Topographical artists like Burton occupied a specific and practical niche in early American print culture. They weren't celebrated painters in the Hudson River School tradition. Instead, they were working professionals supplying raw material for the publishing trade. The demand for such images was driven by a growing public interest in American history, geography, and civic pride. Annuals, city view books, and illustrated periodicals all relied on artists capable of producing accurate, reproducible depictions of buildings and streetscapes. Burton's drawings, while not grand in scale, captured the essential character of the places they depicted, offering viewers a recognizable image of the early republic's most prominent structures.
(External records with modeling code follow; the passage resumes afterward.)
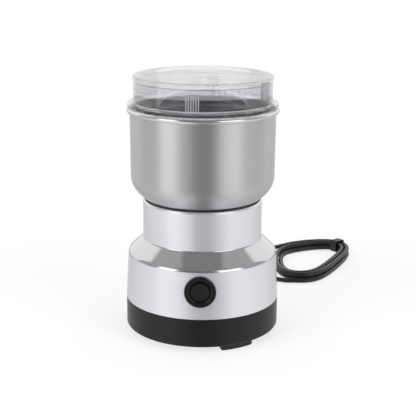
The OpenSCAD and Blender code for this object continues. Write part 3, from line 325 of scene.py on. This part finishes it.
def plastic(name, col, rough=0.35, grain=900, depth=0.00002, vary=0.12, coat=0.0, spec=0.5):
    """Moulded plastic: fine spark-eroded grain, slow colour drift and uneven gloss."""
    m, t, b = material(name)
    vec = coords(t)
    slow = noise(t, vec, 35, 2)
    fine = noise(t, vec, grain, 2, 0.6)
    link(t, ramp(t, slow, [(0.3, tint(col, 1 - vary)), (0.7, tint(col, 1 + vary))]), b.inputs["Base Color"])
    link(t, spread(t, slow, rough * 0.88, rough * 1.12), b.inputs["Roughness"])
    bump(t, b, fine, 0.5, depth)
    b.inputs["Specular IOR Level"].default_value = spec
    b.inputs["Coat Weight"].default_value = coat
    b.inputs["Coat Roughness"].default_value = 0.08
    return m


def metal(name, col, rough=0.25, line_scale=(60, 60, 1500), depth=0.000004, vary=0.04, blotch=25, turned=0.0):
    """Machined or drawn metal: fine lines along one direction and slow changes in polish."""
    m, t, b = material(name)
    lines = noise(t, coords(t, line_scale), 1.0, 4, 0.6)
    slow = noise(t, coords(t), blotch, 3)
    mix = node(t, "ShaderNodeMix", data_type="RGBA", blend_type="MULTIPLY")
    mix.inputs[0].default_value = 1.0
    link(t, ramp(t, slow, [(0.3, tint(col, 1 - vary)), (0.7, tint(col, 1 + vary))]), mix.inputs[6])
    link(t, ramp(t, lines, [(0.3, (0.93, 0.93, 0.93)), (0.7, (1, 1, 1))]), mix.inputs[7])
    link(t, mix.outputs[2], b.inputs["Base Color"])
    link(t, spread(t, lines, rough * 0.85, rough * 1.2), b.inputs["Roughness"])
    bump(t, b, lines, 0.4, depth)
    b.inputs["Metallic"].default_value = 1.0
    if turned:
        b.inputs["Anisotropic"].default_value = turned
        b.inputs["Anisotropic Rotation"].default_value = 0.25
        tangent = node(t, "ShaderNodeTangent", direction_type="RADIAL", axis="Z")
        link(t, tangent.outputs[0], b.inputs["Tangent"])
    return m


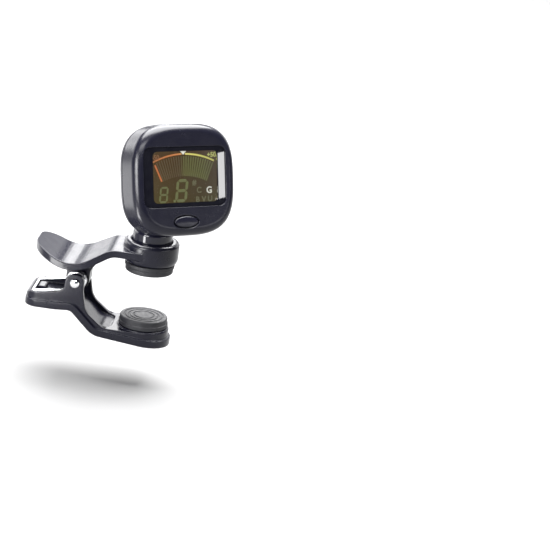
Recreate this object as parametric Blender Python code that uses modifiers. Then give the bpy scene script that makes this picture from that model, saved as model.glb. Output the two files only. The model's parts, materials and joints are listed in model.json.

The precision of his technique reflects the prevailing commercial aesthetic of the time, which emphasized accuracy and reproducibility over painterly expression. The Library of Congress Prints and Photographs Division holds digitized engravings after works by topographical draftsmen of Burton's era, providing context for understanding how such images were published and distributed nationally.[9]
Name Disambiguation
The name Charles Burton appears in several unrelated genealogical and historical records, and it's worth distinguishing the artist from others who shared a similar name. A Charles Monroe Burton (1853-1932) attended the University of Michigan and married Harriet Jane Nye in 1872. This individual is entirely distinct from the artist active in the early 19th century, and family papers associated with him, spanning from 1888 to 1940, are held by the University of Michigan Library.[10]
A separate Charles W. Burton was born in England in 1897 and later married Martha V. Krystosek in Montana in 1927.[11] This individual lived a considerably later life and bears no known connection to the artist discussed in this article. The presence of multiple Charles Burtons born in England across different eras requires care when researching historical figures of this name.